**GIVEN DATA**
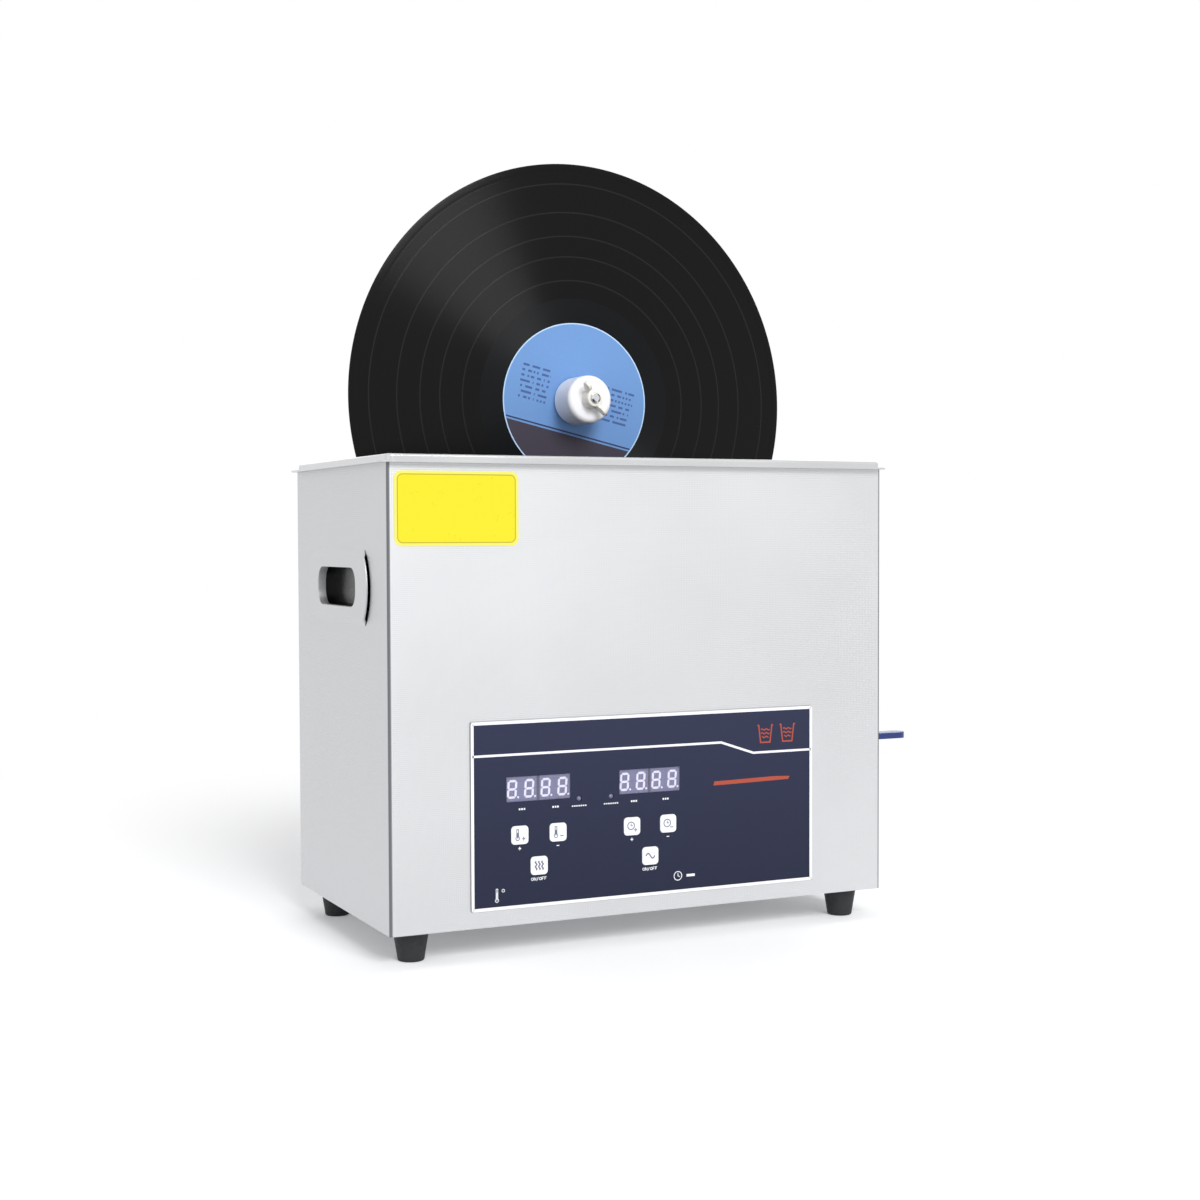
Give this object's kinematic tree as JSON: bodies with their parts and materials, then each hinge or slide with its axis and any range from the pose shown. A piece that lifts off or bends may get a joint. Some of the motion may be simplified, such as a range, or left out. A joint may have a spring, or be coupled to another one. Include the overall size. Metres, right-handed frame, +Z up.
{
  "type": "record cleaning machine",
  "caption": "Ultrasonic record cleaning machine: steel tank in a sheet-metal casing with keypad, drain valve and a lifting motor drive that turns a record in the bath.",
  "frame": {"origin": "centre of the casing's plan, on the surface that the feet stand on", "axes": "+X to the right across the front, +Y from the front to the back, +Z up"},
  "size_m": [0.439, 0.2344, 0.4777],
  "materials": {
    "casing_steel": "fine linen-embossed sheet, satin",
    "rim_steel": "bright pressed sheet",
    "plate_steel": "plain zinc-plated sheet",
    "bracket_steel": "bent and satin ground",
    "cup_plastic": "moulded, glossy black",
    "overlay_foil": "printed polyester, satin",
    "window_foil": "clear lavender-grey",
    "display_resin": "cast resin face",
    "lamp_resin": "clear cast resin",
    "key_plastic": "moulded, white",
    "circuit_board": "green solder mask",
    "aluminium": "machined",
    "piezo_ceramic": "fired, silvered faces",
    "turned_steel": "turned",
    "heater_silicone": "moulded silicone",
    "foot_rubber": "moulded, matt black",
    "hose_rubber": "extruded, matt black",
    "screw_steel": "zinc plated",
    "polished_steel": "ground and polished",
    "nickel_brass": "nickel-plated brass",
    "seat_plastic": "turned, white",
    "lever_steel": "stamped, zinc plated",
    "sleeve_vinyl": "dipped vinyl, dark blue",
    "black_plastic": "moulded, fine texture",
    "rocker_plastic": "moulded, glossy black",
    "blade_brass": "tinned",
    "housing_plastic": "moulded, fine texture",
    "bush_bronze": "sintered bronze",
    "motor_steel": "plated",
    "hub_plastic": "turned, white",
    "record_vinyl": "pressed, glossy black",
    "label_paper": "pressed label paper, light blue"
  },
  "bodies": {
    "cabinet": {"outer_shell": "casing_steel", "back_panel": "casing_steel", "top_rim": "rim_steel", "tank": "rim_steel", "bottom_plate": "plate_steel", "fan_guard": "plate_steel", "hook_bracket": "bracket_steel", "handle_cups": "cup_plastic", "panel_overlay": "overlay_foil", "display_windows": "window_foil", "digit_modules": "display_resin", "indicator_lamps": "lamp_resin", "control_board": "circuit_board", "generator_board": "circuit_board", "heat_sink": "aluminium", "transducer_horns": "aluminium", "rod_base": "aluminium", "piezo_rings": "piezo_ceramic", "transducer_backs": "turned_steel", "heater_pads": "heater_silicone", "feet": "foot_rubber", "drain_hose": "hose_rubber", "case_screws": "screw_steel", "drain_fitting": "polished_steel", "guide_rods": "polished_steel", "valve_body": "nickel_brass", "valve_outlet": "nickel_brass", "valve_seats": "seat_plastic", "power_inlet": "black_plastic", "fan_frame": "black_plastic", "rod_caps": "black_plastic", "inlet_blades": "blade_brass"},
    "carriage": {"carriage_housing": "housing_plastic", "housing_cover": "housing_plastic", "carriage_bushes": "bush_bronze", "gear_motor": "motor_steel"},
    "spindle_set": {"shaft_coupling": "aluminium", "spindle": "polished_steel", "rear_hub": "hub_plastic", "record": "record_vinyl", "record_labels": "label_paper"},
    "clamp_hub": {"front_gasket": "hose_rubber", "front_hub": "hub_plastic"},
    "wing_nut": {"wing_nut": "hub_plastic"},
    "lock_knob": {"lock_knob": "black_plastic"},
    "clamp_left": {"clamp_screw_left": "black_plastic"},
    "clamp_right": {"clamp_screw_right": "black_plastic"},
    "valve": {"valve_ball": "polished_steel", "valve_stem": "polished_steel", "drain_lever": "lever_steel", "lever_sleeve": "sleeve_vinyl"},
    "rocker": {"power_rocker": "rocker_plastic"},
    "fuse_drawer": {"fuse_drawer": "black_plastic"},
    "fan_rotor": {"fan_rotor": "black_plastic"},
    "key_temp_up": {"key_temp_up": "key_plastic"},
    "key_temp_down": {"key_temp_down": "key_plastic"},
    "key_heater": {"key_heater": "key_plastic"},
    "key_time_up": {"key_time_up": "key_plastic"},
    "key_time_down": {"key_time_down": "key_plastic"},
    "key_sonic": {"key_sonic": "key_plastic"}
  },
  "joints": [
    {"name": "carriage_lift", "type": "slide", "parent": "cabinet", "child": "carriage", "axis": [0, 0, 1], "range_m": [0, 0.115]},
    {"name": "record_spin", "type": "hinge", "parent": "carriage", "child": "spindle_set", "pos_m": [0, 0.1084, 0.327], "axis": [0, -1, 0], "continuous": true},
    {"name": "hub_slide", "type": "slide", "parent": "spindle_set", "child": "clamp_hub", "axis": [0, -1, 0], "range_m": [0, 0.03]},
    {"name": "wing_nut_turn", "type": "hinge", "parent": "clamp_hub", "child": "wing_nut", "pos_m": [0, -0.01, 0.327], "axis": [0, -1, 0], "range_deg": [0, 450]},
    {"name": "lock_knob_turn", "type": "hinge", "parent": "carriage", "child": "lock_knob", "pos_m": [0.0496, 0.1084, 0.3105], "axis": [1, 0, 0], "range_deg": [0, 270]},
    {"name": "clamp_left_turn", "type": "hinge", "parent": "cabinet", "child": "clamp_left", "pos_m": [-0.034, 0.1, 0.225], "axis": [0, 1, 0], "range_deg": [0, 270]},
    {"name": "clamp_right_turn", "type": "hinge", "parent": "cabinet", "child": "clamp_right", "pos_m": [0.034, 0.1, 0.225], "axis": [0, 1, 0], "range_deg": [0, 270]},
    {"name": "drain_lever_turn", "type": "hinge", "parent": "cabinet", "child": "valve", "pos_m": [0.1935, 0.045, 0.069], "axis": [0, 0, 1], "range_deg": [-90, 0]},
    {"name": "press_temp_up", "type": "slide", "parent": "cabinet", "child": "key_temp_up", "axis": [0, 1, 0], "range_m": [0, 0.0005], "stiffness_N_per_m": 400},
    {"name": "press_temp_down", "type": "slide", "parent": "cabinet", "child": "key_temp_down", "axis": [0, 1, 0], "range_m": [0, 0.0005], "stiffness_N_per_m": 400},
    {"name": "press_heater", "type": "slide", "parent": "cabinet", "child": "key_heater", "axis": [0, 1, 0], "range_m": [0, 0.0005], "stiffness_N_per_m": 400},
    {"name": "press_time_up", "type": "slide", "parent": "cabinet", "child": "key_time_up", "axis": [0, 1, 0], "range_m": [0, 0.0005], "stiffness_N_per_m": 400},
    {"name": "press_time_down", "type": "slide", "parent": "cabinet", "child": "key_time_down", "axis": [0, 1, 0], "range_m": [0, 0.0005], "stiffness_N_per_m": 400},
    {"name": "press_sonic", "type": "slide", "parent": "cabinet", "child": "key_sonic", "axis": [0, 1, 0], "range_m": [0, 0.0005], "stiffness_N_per_m": 400},
    {"name": "rocker_tilt", "type": "hinge", "parent": "cabinet", "child": "rocker", "pos_m": [0.056, 0.0895, 0.0875], "axis": [1, 0, 0], "range_deg": [0, 18]},
    {"name": "fuse_drawer_slide", "type": "slide", "parent": "cabinet", "child": "fuse_drawer", "axis": [0, 1, 0], "range_m": [0, 0.013]},
    {"name": "fan_spin", "type": "hinge", "parent": "cabinet", "child": "fan_rotor", "pos_m": [-0.078, 0.08, 0.066], "axis": [0, 1, 0], "continuous": true}
  ]
}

**REQUIRED TASK**
Repeat the material above exactly.

**ANSWER TO THE TASK**
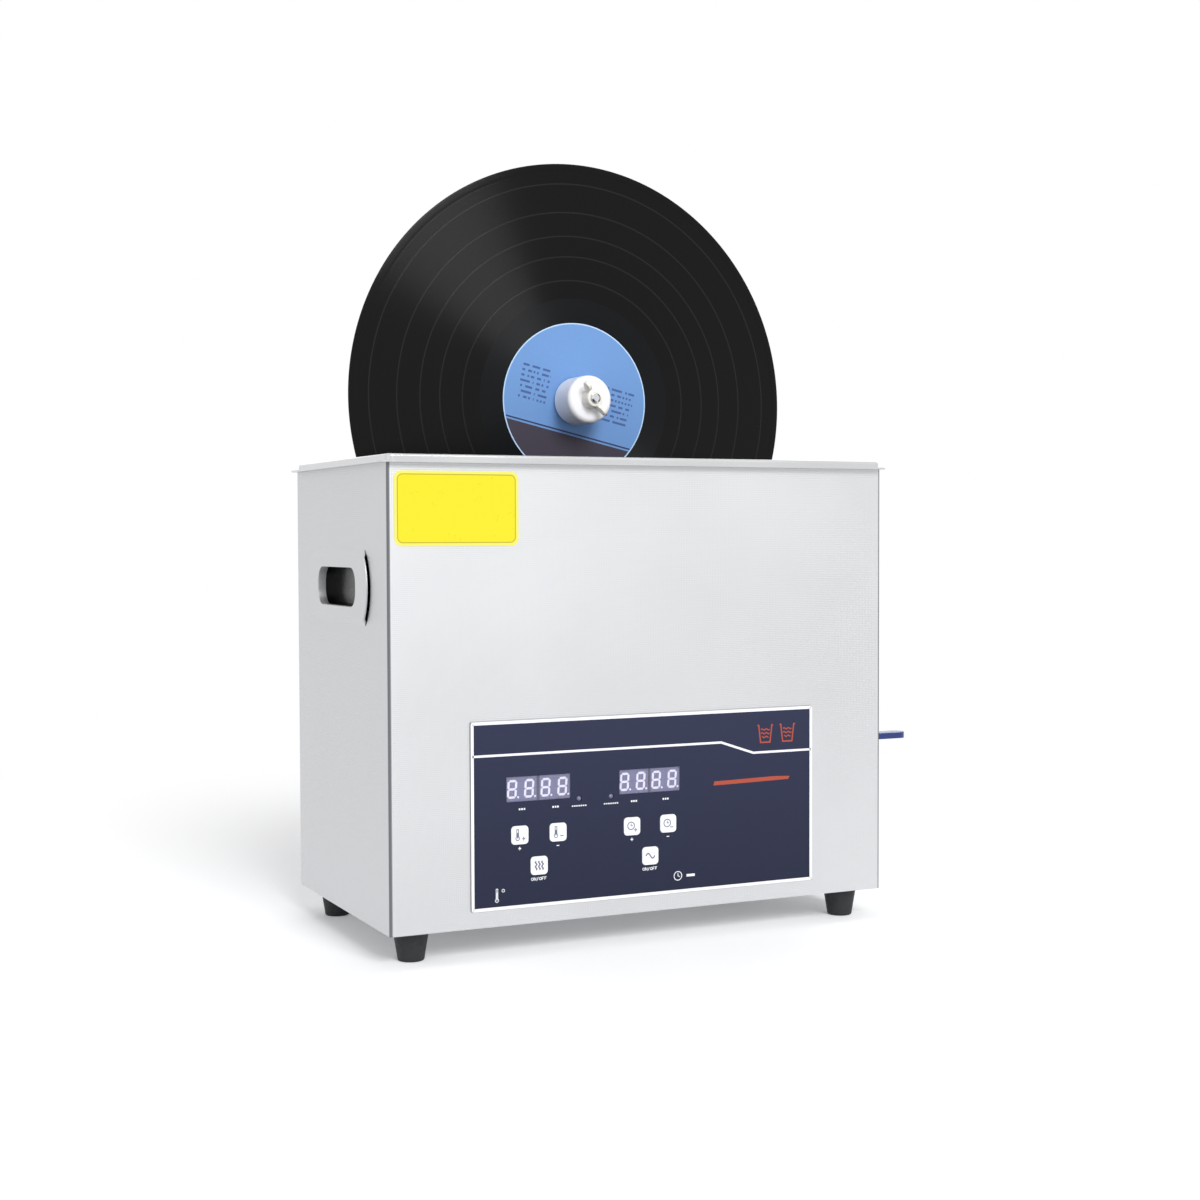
Give this object's kinematic tree as JSON: bodies with their parts and materials, then each hinge or slide with its axis and any range from the pose shown. A piece that lifts off or bends may get a joint. Some of the motion may be simplified, such as a range, or left out. A joint may have a spring, or be coupled to another one. Include the overall size. Metres, right-handed frame, +Z up.
{
  "type": "record cleaning machine",
  "caption": "Ultrasonic record cleaning machine: steel tank in a sheet-metal casing with keypad, drain valve and a lifting motor drive that turns a record in the bath.",
  "frame": {"origin": "centre of the casing's plan, on the surface that the feet stand on", "axes": "+X to the right across the front, +Y from the front to the back, +Z up"},
  "size_m": [0.439, 0.2344, 0.4777],
  "materials": {
    "casing_steel": "fine linen-embossed sheet, satin",
    "rim_steel": "bright pressed sheet",
    "plate_steel": "plain zinc-plated sheet",
    "bracket_steel": "bent and satin ground",
    "cup_plastic": "moulded, glossy black",
    "overlay_foil": "printed polyester, satin",
    "window_foil": "clear lavender-grey",
    "display_resin": "cast resin face",
    "lamp_resin": "clear cast resin",
    "key_plastic": "moulded, white",
    "circuit_board": "green solder mask",
    "aluminium": "machined",
    "piezo_ceramic": "fired, silvered faces",
    "turned_steel": "turned",
    "heater_silicone": "moulded silicone",
    "foot_rubber": "moulded, matt black",
    "hose_rubber": "extruded, matt black",
    "screw_steel": "zinc plated",
    "polished_steel": "ground and polished",
    "nickel_brass": "nickel-plated brass",
    "seat_plastic": "turned, white",
    "lever_steel": "stamped, zinc plated",
    "sleeve_vinyl": "dipped vinyl, dark blue",
    "black_plastic": "moulded, fine texture",
    "rocker_plastic": "moulded, glossy black",
    "blade_brass": "tinned",
    "housing_plastic": "moulded, fine texture",
    "bush_bronze": "sintered bronze",
    "motor_steel": "plated",
    "hub_plastic": "turned, white",
    "record_vinyl": "pressed, glossy black",
    "label_paper": "pressed label paper, light blue"
  },
  "bodies": {
    "cabinet": {"outer_shell": "casing_steel", "back_panel": "casing_steel", "top_rim": "rim_steel", "tank": "rim_steel", "bottom_plate": "plate_steel", "fan_guard": "plate_steel", "hook_bracket": "bracket_steel", "handle_cups": "cup_plastic", "panel_overlay": "overlay_foil", "display_windows": "window_foil", "digit_modules": "display_resin", "indicator_lamps": "lamp_resin", "control_board": "circuit_board", "generator_board": "circuit_board", "heat_sink": "aluminium", "transducer_horns": "aluminium", "rod_base": "aluminium", "piezo_rings": "piezo_ceramic", "transducer_backs": "turned_steel", "heater_pads": "heater_silicone", "feet": "foot_rubber", "drain_hose": "hose_rubber", "case_screws": "screw_steel", "drain_fitting": "polished_steel", "guide_rods": "polished_steel", "valve_body": "nickel_brass", "valve_outlet": "nickel_brass", "valve_seats": "seat_plastic", "power_inlet": "black_plastic", "fan_frame": "black_plastic", "rod_caps": "black_plastic", "inlet_blades": "blade_brass"},
    "carriage": {"carriage_housing": "housing_plastic", "housing_cover": "housing_plastic", "carriage_bushes": "bush_bronze", "gear_motor": "motor_steel"},
    "spindle_set": {"shaft_coupling": "aluminium", "spindle": "polished_steel", "rear_hub": "hub_plastic", "record": "record_vinyl", "record_labels": "label_paper"},
    "clamp_hub": {"front_gasket": "hose_rubber", "front_hub": "hub_plastic"},
    "wing_nut": {"wing_nut": "hub_plastic"},
    "lock_knob": {"lock_knob": "black_plastic"},
    "clamp_left": {"clamp_screw_left": "black_plastic"},
    "clamp_right": {"clamp_screw_right": "black_plastic"},
    "valve": {"valve_ball": "polished_steel", "valve_stem": "polished_steel", "drain_lever": "lever_steel", "lever_sleeve": "sleeve_vinyl"},
    "rocker": {"power_rocker": "rocker_plastic"},
    "fuse_drawer": {"fuse_drawer": "black_plastic"},
    "fan_rotor": {"fan_rotor": "black_plastic"},
    "key_temp_up": {"key_temp_up": "key_plastic"},
    "key_temp_down": {"key_temp_down": "key_plastic"},
    "key_heater": {"key_heater": "key_plastic"},
    "key_time_up": {"key_time_up": "key_plastic"},
    "key_time_down": {"key_time_down": "key_plastic"},
    "key_sonic": {"key_sonic": "key_plastic"}
  },
  "joints": [
    {"name": "carriage_lift", "type": "slide", "parent": "cabinet", "child": "carriage", "axis": [0, 0, 1], "range_m": [0, 0.115]},
    {"name": "record_spin", "type": "hinge", "parent": "carriage", "child": "spindle_set", "pos_m": [0, 0.1084, 0.327], "axis": [0, -1, 0], "continuous": true},
    {"name": "hub_slide", "type": "slide", "parent": "spindle_set", "child": "clamp_hub", "axis": [0, -1, 0], "range_m": [0, 0.03]},
    {"name": "wing_nut_turn", "type": "hinge", "parent": "clamp_hub", "child": "wing_nut", "pos_m": [0, -0.01, 0.327], "axis": [0, -1, 0], "range_deg": [0, 450]},
    {"name": "lock_knob_turn", "type": "hinge", "parent": "carriage", "child": "lock_knob", "pos_m": [0.0496, 0.1084, 0.3105], "axis": [1, 0, 0], "range_deg": [0, 270]},
    {"name": "clamp_left_turn", "type": "hinge", "parent": "cabinet", "child": "clamp_left", "pos_m": [-0.034, 0.1, 0.225], "axis": [0, 1, 0], "range_deg": [0, 270]},
    {"name": "clamp_right_turn", "type": "hinge", "parent": "cabinet", "child": "clamp_right", "pos_m": [0.034, 0.1, 0.225], "axis": [0, 1, 0], "range_deg": [0, 270]},
    {"name": "drain_lever_turn", "type": "hinge", "parent": "cabinet", "child": "valve", "pos_m": [0.1935, 0.045, 0.069], "axis": [0, 0, 1], "range_deg": [-90, 0]},
    {"name": "press_temp_up", "type": "slide", "parent": "cabinet", "child": "key_temp_up", "axis": [0, 1, 0], "range_m": [0, 0.0005], "stiffness_N_per_m": 400},
    {"name": "press_temp_down", "type": "slide", "parent": "cabinet", "child": "key_temp_down", "axis": [0, 1, 0], "range_m": [0, 0.0005], "stiffness_N_per_m": 400},
    {"name": "press_heater", "type": "slide", "parent": "cabinet", "child": "key_heater", "axis": [0, 1, 0], "range_m": [0, 0.0005], "stiffness_N_per_m": 400},
    {"name": "press_time_up", "type": "slide", "parent": "cabinet", "child": "key_time_up", "axis": [0, 1, 0], "range_m": [0, 0.0005], "stiffness_N_per_m": 400},
    {"name": "press_time_down", "type": "slide", "parent": "cabinet", "child": "key_time_down", "axis": [0, 1, 0], "range_m": [0, 0.0005], "stiffness_N_per_m": 400},
    {"name": "press_sonic", "type": "slide", "parent": "cabinet", "child": "key_sonic", "axis": [0, 1, 0], "range_m": [0, 0.0005], "stiffness_N_per_m": 400},
    {"name": "rocker_tilt", "type": "hinge", "parent": "cabinet", "child": "rocker", "pos_m": [0.056, 0.0895, 0.0875], "axis": [1, 0, 0], "range_deg": [0, 18]},
    {"name": "fuse_drawer_slide", "type": "slide", "parent": "cabinet", "child": "fuse_drawer", "axis": [0, 1, 0], "range_m": [0, 0.013]},
    {"name": "fan_spin", "type": "hinge", "parent": "cabinet", "child": "fan_rotor", "pos_m": [-0.078, 0.08, 0.066], "axis": [0, 1, 0], "continuous": true}
  ]
}